Kernel Panic using Cuda 10.2

vade commented 4 years ago

Hello - firstly, thanks for this and your great documentation. Much appreciated.

Im using Ubuntu 18.0.4 LTS, Cuda 10.2, Nvidia 4.40 drivers and a single Titan X

Ive followed the readme, installed the dependencies in a virtual envs, compiled the extensions, and am able to run the demo - however, after a few seconds the demo crashes and kernal panics the entire system.

I've attempted to edit both extension 's NVCC flags, as per the helpful note in the documentation, but to no avail.

    '-gencode', 'arch=compute_52,code=sm_52',
    '-gencode', 'arch=compute_60,code=sm_60',
    '-gencode', 'arch=compute_61,code=sm_61',
    '-gencode', 'arch=compute_70,code=sm_70',
    '-gencode', 'arch=compute_75,code=sm_75',
    '-gencode', 'arch=compute_75,code=compute_75',

However, that also kernel panics the machine.
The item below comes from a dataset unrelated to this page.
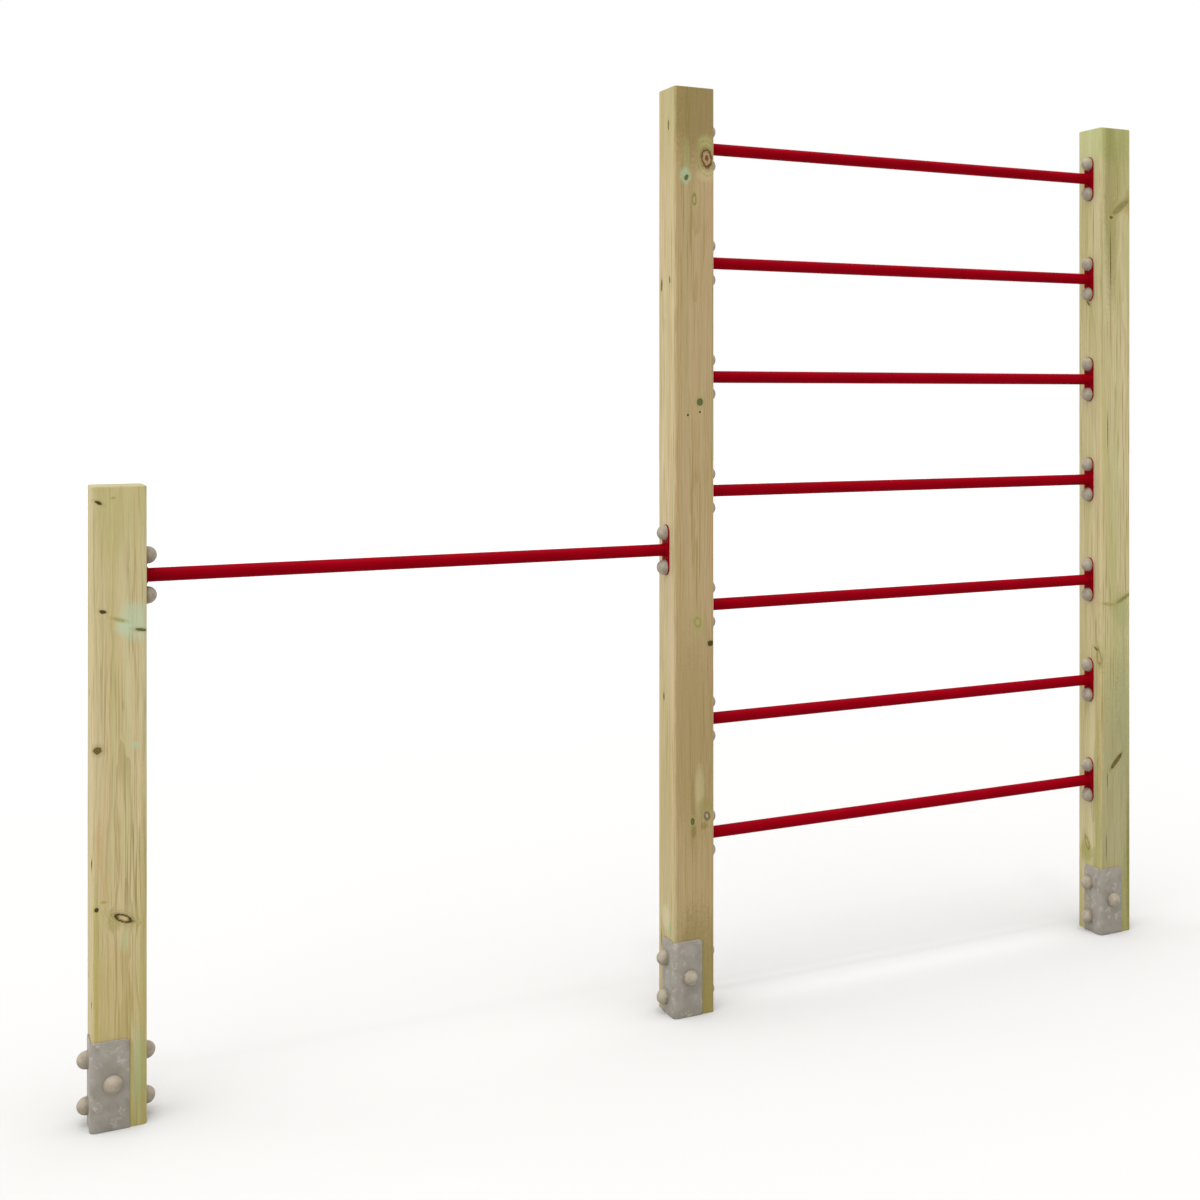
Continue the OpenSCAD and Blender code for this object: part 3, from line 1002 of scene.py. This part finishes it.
def timber_post(post):
    """One post: rounded arrises, knots sunk a little, drying checks and a chamfered top."""
    low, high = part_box(post)
    foot = Vector(((low.x + high.x) / 2, (low.y + high.y) / 2, low.z))
    height = (high.z - low.z) / MM
    columns = post_columns()
    rows = post_rows(post, height)
    grid = []
    for z in rows:
        ring = []
        for place, outward, face in columns:
            planed = PLANING * (1 + noise.noise(Vector((place.x / 30, place.y / 30, z / 160))))
            sink = planed + knot_sink(post, face, across_of(place, face), z)
            spot = place - outward * sink
            ring.append(Vector((spot.x, spot.y, z)))
        grid.append(ring)
    cut_checks(post, columns, grid, rows, height)
    for drop, narrower in ((0.5, 0.5), (0.0, TOP_CHAMFER)):
        ring = []
        for vert, (_place, outward, _face) in zip(grid[len(rows) - 1], columns):
            spot = vert.xy - outward * narrower
            ring.append(Vector((spot.x, spot.y, height - drop)))
        grid.append(ring)
    count = len(columns)
    verts = [vert * MM for ring in grid for vert in ring]
    faces = []
    for row in range(len(grid) - 1):
        for i in range(count):
            j = (i + 1) % count
            start = row * count
            faces.append((start + i, start + j, start + count + j, start + count + i))
    faces.append(tuple(reversed(range(count))))
    faces.append(tuple(range(len(verts) - count, len(verts))))
    piece = make_piece(post + "_timber", Timber(post).material(), [post], verts, faces)
    piece.location = foot
    return piece


# ---- Bars, flanges and welds ----

HOLE_R = 5.5 * MM
WELD_STEPS = 120
WELD_RIPPLES = 22


def flange_plate(node, material):
    """A flange with rounded ends and soft edges, from the box of its CAD node."""
    low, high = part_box(node)
    centre = (low + high) / 2
    post = post_at(centre.x)
    outward = Vector((math.copysign(1, centre.x - (post[0].x + post[1].x) / 2), 0, 0))
    half_width = (high.y - low.y) / 2
    pitch = (high.z - low.z) / 2 - half_width
    outline = arc((pitch, 0), half_width, -90, 90, 24) + arc((-pitch, 0), half_width, 90, 270, 24)
    holes = [hole_loop((pitch, 0), HOLE_R), hole_loop((-pitch, 0), HOLE_R)]
    thickness = high.x - low.x
    matrix = seat_matrix(centre - outward * (thickness / 2), outward)
    verts, faces = placed(taken(plate(outline, holes, thickness, 0.7 * MM)), matrix)
    make_piece(node + "_plate", material, [node], verts, faces)


def weld_bead(box, seed):
    """Fillet weld round a bar's end: overlapping ripples of slightly uneven size."""
    draw = random.Random(seed)
    outer = (box[1].y - box[0].y) / 2
    leg = box[1].x - box[0].x
    inner = outer - leg
    profile = [(inner - 0.4 * MM, 0), (outer, 0)]
    for step in range(1, 7):
        angle = math.radians(90 * step / 7)
        bulge = 0.9 + 0.1 * math.sin(2 * angle)
        out = leg * math.cos(angle) ** 1.35 * bulge
        up = leg * math.sin(angle) ** 1.35 * bulge
        profile.append((inner + out, up))
    profile += [(inner, leg), (inner - 0.4 * MM, leg)]
    sizes = [draw.uniform(0.86, 0.96) for _ in range(WELD_RIPPLES)]

    def ripple(angle):
        turn = angle / (2 * math.pi) * WELD_RIPPLES
        share = turn % 1
        return sizes[int(turn) % WELD_RIPPLES] * (0.93 + 0.09 * math.sin(math.pi * share) ** 0.6)

    return placed(lathe(profile, WELD_STEPS, ripple), seat_of(box))


def welds(node, material):
    """One piece with a bead in the place of each weld of a CAD node."""
    verts, faces = join([weld_bead(box, seed) for seed, box in enumerate(solids_of(node))])
    name = node.replace("welds", "weld_beads")
    make_piece(name, material, [node], verts, faces, 60.0)


# ---- Caps ----

CAP_STEPS = 56
COVER_WALL = 2.0 * MM
BASE_FLOOR = 2.0 * MM
RING_OUTER = 15.2 * MM
RING_INNER = 13.2 * MM


def cover_profile(box):
    """Domed cover with a soft lip and a small moulding mark on top."""
    size = box[1] - box[0]
    radius = size.z / 2
    height = min(size.x, size.y)
    skirt = height - radius
    inside = radius - COVER_WALL
    outer = [(radius - 0.4 * MM, 0), (radius - 0.1 * MM, 0.4 * skirt), (radius, skirt)]
    for step in range(1, 20):
        angle = math.radians(90 * step / 20)
        outer.append((radius * math.cos(angle), skirt + radius * math.sin(angle)))
    mark = height - 0.3 * MM
    outer += [(1.15 * MM, height - 0.04 * MM), (0.85 * MM, mark), (0, mark)]
    inner = [(0, height - COVER_WALL)]
    for step in range(11, -1, -1):
        angle = math.radians(90 * step / 12)
        inner.append((inside * math.cos(angle), skirt + inside * math.sin(angle)))
    return outer + inner + [(inside, 0)]


def base_profile(box):
    """Washer-like base of a cap, with a rounded rim and the ring that holds the cover."""
    size = box[1] - box[0]
    radius = size.z / 2
    height = min(size.x, size.y)
    soft = 0.4 * MM
    rim = [(radius - soft, 0), (radius - 0.1 * MM, 0.15 * MM), (radius, 0.5 * MM)]
    rim += [(radius, BASE_FLOOR - 0.7 * MM), (radius - 0.2 * MM, BASE_FLOOR - 0.2 * MM)]
    rim.append((radius - 0.7 * MM, BASE_FLOOR))
    ring = [(RING_OUTER, BASE_FLOOR), (RING_OUTER, height - soft), (RING_OUTER - soft, height)]
    ring += [(RING_INNER, height), (RING_INNER, BASE_FLOOR)]
    return [(HOLE_R, 0)] + rim + ring + [(HOLE_R, BASE_FLOOR)]


def turned(node, name, profile_of, material):
    """One piece with a turned solid in the place of each solid of a CAD node."""
    boxes = solids_of(node)
    parts = [placed(lathe(profile_of(box), CAP_STEPS), seat_of(box)) for box in boxes]
    verts, faces = join(parts)
    make_piece(name, material, [node], verts, faces, 40.0)


# ---- Anchors ----

BEND_R = ARRIS_R * MM
CORNER_R = 10.0 * MM
BEND_STEPS = 12


def anchor_plate(post, material):
    """A flat plate with holes and rounded top corners, bent round the post's front left arris."""
    low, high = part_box(post + "_anchor")
    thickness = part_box(post)[0].x - low.x
    corner = Vector((low.x + thickness + BEND_R, low.y + thickness + BEND_R))
    straight = high.x - corner.x
    middle_r = BEND_R + thickness / 2
    bend = middle_r * math.pi / 2
    width = 2 * straight + bend
    height = high.z - low.z
    outline = [(0, 0), (width, 0)]
    outline += arc((width - CORNER_R, height - CORNER_R), CORNER_R, 0, 90, 10)
    outline += arc((CORNER_R, height - CORNER_R), CORNER_R, 90, 180, 10)
    holes = []
    for box in solids_of("anchor_cap_bases"):
        seat = seat_of(box)
        centre = seat.translation
        outward = seat.col[2]
        if not (low.x - MM < centre.x < high.x):
            continue
        up = centre.z - low.z
        if outward.y < -0.5:
            holes.append(hole_loop((high.x - centre.x, up), HOLE_R))
        if outward.x < -0.5:
            holes.append(hole_loop((straight + bend + centre.y - corner.y, up), HOLE_R))
    shape = plate(outline, holes, thickness, 0.9 * MM)
    for step in range(BEND_STEPS + 1):
        cut = straight + bend * step / BEND_STEPS
        everything = shape.verts[:] + shape.edges[:] + shape.faces[:]
        plane = {"plane_co": (cut, 0, 0), "plane_no": (1, 0, 0)}
        bmesh.ops.bisect_plane(shape, geom=everything, dist=1e-7, **plane)
    for vert in shape.verts:
        vert.co = bent(vert.co, corner, straight, bend, low.z)
    verts, faces = taken(shape)
    anchor = post + "_anchor"
    make_piece(anchor + "_plate", material, [anchor], verts, faces, 30.0)


def bent(flat, corner, straight, bend, ground):
    """Place of a point of the flat pattern once the plate is bent.

    It runs along the front leg towards -X, round the corner, and along the left leg towards +Y."""
    radius = BEND_R + flat.z
    up = flat.y + ground
    if flat.x < straight:
        return Vector((corner.x + straight - flat.x, corner.y - radius, up))
    if flat.x > straight + bend:
        return Vector((corner.x - radius, corner.y + flat.x - straight - bend, up))
    angle = math.pi / 2 * (flat.x - straight) / bend
    return Vector((corner.x - radius * math.sin(angle), corner.y - radius * math.cos(angle), up))


# ---- Set ----

CAMERA_PLACE = (-1.525, -3.5851, 1.4297)
CAMERA_YAW = -29.163
CAMERA_LENS = 49.737
CAMERA_SHIFT = (-0.22, -0.1695)
PORTRAIT_SENSOR = (24, 36)
FLOOR_HALF = 30.0
FLOOR_GAP = 0.3 * MM


def studio_floor():
    """Pale matt floor, far larger than the view, painted a little brighter far from the bars: a painted
    fade of light into the white backdrop.
    """
    shader = Shader("studio_floor_look")
    x, y, _z = shader.millimetres()
    reach = (x.squared() + y.squared()).root()
    # Painted light: the floor's colour brightens from 2.5 to 6.5 m out, so that it fades into the white
    # backdrop.
    colour = shader.mix(reach.steps(2500.0, 6500.0), srgb(184, 183.6, 182.4), srgb(196, 196, 196))
    material = shader.finish(colour, 0.9, Specular_IOR_Level=0.0)
    mesh = bpy.data.meshes.new("studio_floor")
    shape = bmesh.new()
    bmesh.ops.create_grid(shape, x_segments=8, y_segments=8, size=FLOOR_HALF)
    shape.to_mesh(mesh)
    shape.free()
    mesh.materials.append(material)
    floor = bpy.data.objects.new("studio_floor", mesh)
    bpy.context.scene.collection.objects.link(floor)
    floor.location.z = cad_box[0].z - FLOOR_GAP


def lamp(name, strength, degrees, direction):
    """Soft distant lamp that shines along a direction."""
    light = bpy.data.lights.new(name, "SUN")
    light.energy = strength
    light.angle = math.radians(degrees)
    holder = bpy.data.objects.new(name, light)
    holder.rotation_euler = Vector(direction).to_track_quat("-Z", "Y").to_euler()
    holder.location = Vector(direction) * -5
    bpy.context.scene.collection.objects.link(holder)


def studio_light():
    """An even white room, a soft lamp overhead and a very soft fill from the left."""
    world = bpy.data.worlds.new("studio")
    world.use_nodes = True
    background = world.node_tree.nodes["Background"]
    background.inputs["Color"].default_value = (1.0, 1.0, 1.0, 1.0)
    background.inputs["Strength"].default_value = 1.0
    bpy.context.scene.world = world
    lamp("overhead_lamp", 0.25, 3, (0.06, 0.22, -1.0))
    lamp("overhead_fill", 2.7, 70, (0.03, 0.12, -1.0))
    lamp("left_fill", 1.5, 100, (0.93, 0.12, -0.3))


def camera():
    """A viewpoint close to the photograph's, with less sideways shift than a perfect fit needs."""
    lens = bpy.data.cameras.new("camera")
    lens.sensor_fit = "VERTICAL"
    lens.sensor_width, lens.sensor_height = PORTRAIT_SENSOR
    lens.lens = CAMERA_LENS
    lens.shift_x, lens.shift_y = CAMERA_SHIFT
    view = bpy.data.objects.new("camera", lens)
    view.location = CAMERA_PLACE
    view.rotation_euler = (math.radians(90), 0, math.radians(CAMERA_YAW))
    bpy.context.scene.collection.objects.link(view)
    bpy.context.scene.camera = view
    bpy.context.scene.view_settings.view_transform = "Standard"


def paint(material, *nodes):
    """Gives carried-over CAD nodes a material."""
    for node in nodes:
        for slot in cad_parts[node].material_slots:
            slot.material = material


def build():
    """Sets the picture up and makes every visible piece."""
    camera()
    studio_light()
    studio_floor()
    for post in POSTS:
        timber_post(post)
    red = powder_coat()
    for bar in BARS:
        paint(red, bar + "_tube")
        flange_plate(bar + "_left_flange", red)
        flange_plate(bar + "_right_flange", red)
    welds("low_bar_welds", red)
    welds("rung_welds", red)
    beige = cap_plastic()
    for caps in (*SCREW_GROUPS, "anchor"):
        turned(caps + "_cap_bases", caps + "_bases", base_profile, beige)
        turned(caps + "_cap_covers", caps + "_covers", cover_profile, beige)
    spangle = galvanised()
    for post in POSTS:
        anchor_plate(post, spangle)
    plated = bright_zinc()
    for screws in SCREW_GROUPS:
        paint(plated, screws + "_coach_screws", screws + "_screw_washers")
    paint(plated, "anchor_side_bolts", "anchor_front_bolts", "anchor_bolt_nuts", "anchor_bolt_washers")


build()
I am able to monitor GPU memory usage right before the crash and am able to see pytorch allocating GPU memory, but It appears to go to the max, then the system dies.

Are there other specific hardware requirements for this code base?

vade commented 4 years ago

Also, im aware I can't expect you to help resolve a remote kernel panic, im just looking for any other place info to guide my debugging.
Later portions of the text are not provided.